Drummer Mike Smith, singer Andy Kelly, and guitarist John Robinson Jr. make up the current lineup of Cityview along with bassist Matt Kuczaj. But Smith, Kelly, and Robinson have been friends ever since they met in junior high school in the mid- ’90s. At Crowley High School, their first band was an aggressive outfit called P.V.K. that was influenced by Blink 182 and Yellowcard. A year after the band members graduated, P.V.K. broke up.
“There was a lot of ambition at a really young age to ‘make it big,’ whatever that meant at the time,” said Smith, now 28. “When we stopped having fun, we ended the band.”
But the young musicians kept in touch. Smith went to the University of Texas at Arlington and joined a band called The Adderallics, while Kelly and Robinson formed the original version of Cityview with Kuczaj in 2003. The friends were in different bands but on a parallel track. Cityview was more successful than The Adderallics, regularly packing venues like The Wreck Room and Ridglea Theater and playing a showcase set for pop-punk powerhouse Drive-Thru Records at the Dallas stop on the annual Vans Warped Tour.
“Cityview went wrong,” Smith said, “when they recorded a few songs but never pressed and released anything. They never spent the money to get their music into the hands of the audience. When you’re going to college and playing in a band and working at Subway, it’s hard to find $3,000 to spend on a recording session.”
Fast forward to 2006: The Adderallics were long defunct, and Cityview was on one of several hiatuses. Members of both bands had gotten married and acquired secure day jobs, but everyone was still jamming for the fun of it. Kelly, Robinson, and Kuczaj found themselves without a drummer and asked Smith to join Cityview. (“Playing drums by yourself is lonely,” Smith conceded). They played intermittent club gigs and private shows for friends and family, who kept assuring the guys they were too good for just the occasional jam session.

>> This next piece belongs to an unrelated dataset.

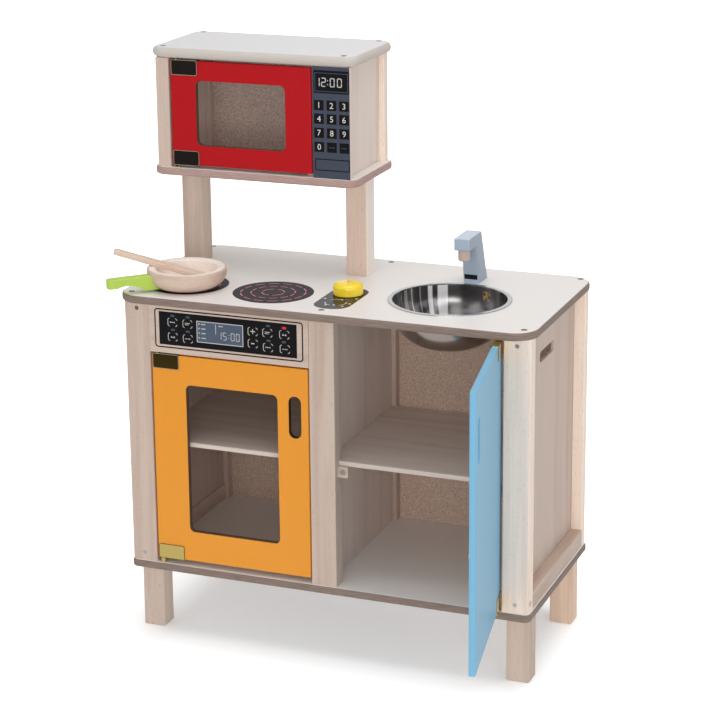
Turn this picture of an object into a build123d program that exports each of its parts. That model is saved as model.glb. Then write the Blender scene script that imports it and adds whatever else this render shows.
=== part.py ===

Finally the new Cityview lineup decided to get serious about making a recording they would be proud to promote. Last year, they sent an e-mail to engineer/producer Ed Rose at his Black Lodge Recording Studio outside of Lawrence, Kan. Rose specializes in emo/pop-punk bands and has helmed albums by some of Cityview’s favorite artists, including The Get Up Kids and Motion City Soundtrack. They really had no idea if the reclusive producer would agree to work with an unknown commodity like Cityview. But he did, and late last year the Cityview guys packed off to Kansas for a self-financed five-day recording session.
“It was snowing the whole time,” Smith said. “At night, we slept in the loft upstairs and came downstairs early to record. We ate, drank, slept, and lived the recording.”
Smith said that although Rose didn’t change much in Cityview’s rough-edged, melodic sound, he made the band members better musicians by forcing them to concentrate on their music. The resulting EP, Big On the Inside, is a collection of tightly crafted tunes filled with references to Panther City people and places. The CD cover art is an illustration of an old apartment building at Magnolia Avenue and South Adams Street where several band members lived. About 20 percent of the proceeds from sales of the EP will go to Operation Kindness, North Texas’ nonprofit, no-kill animal shelter.
With Big On the Inside now available on iTunes and Amazon, Cityview is prepared to enter a new phase in its career: more relaxed and more mature but still serious about music. They’ll continue to rehearse a couple of times a week and play a couple of shows a month. Plans are afoot to tour clubs around Texas and Oklahoma and record the band’s first full-length album. As they creep toward the big 3-0, the key is less drama and an enhanced appreciation for quality musicianship.
“We’re all busy in our lives [doing other things], but we’re also good musicians,” Smith said. “Right now Cityview is about the music, because if the music is strong and people hear it, good things will happen.”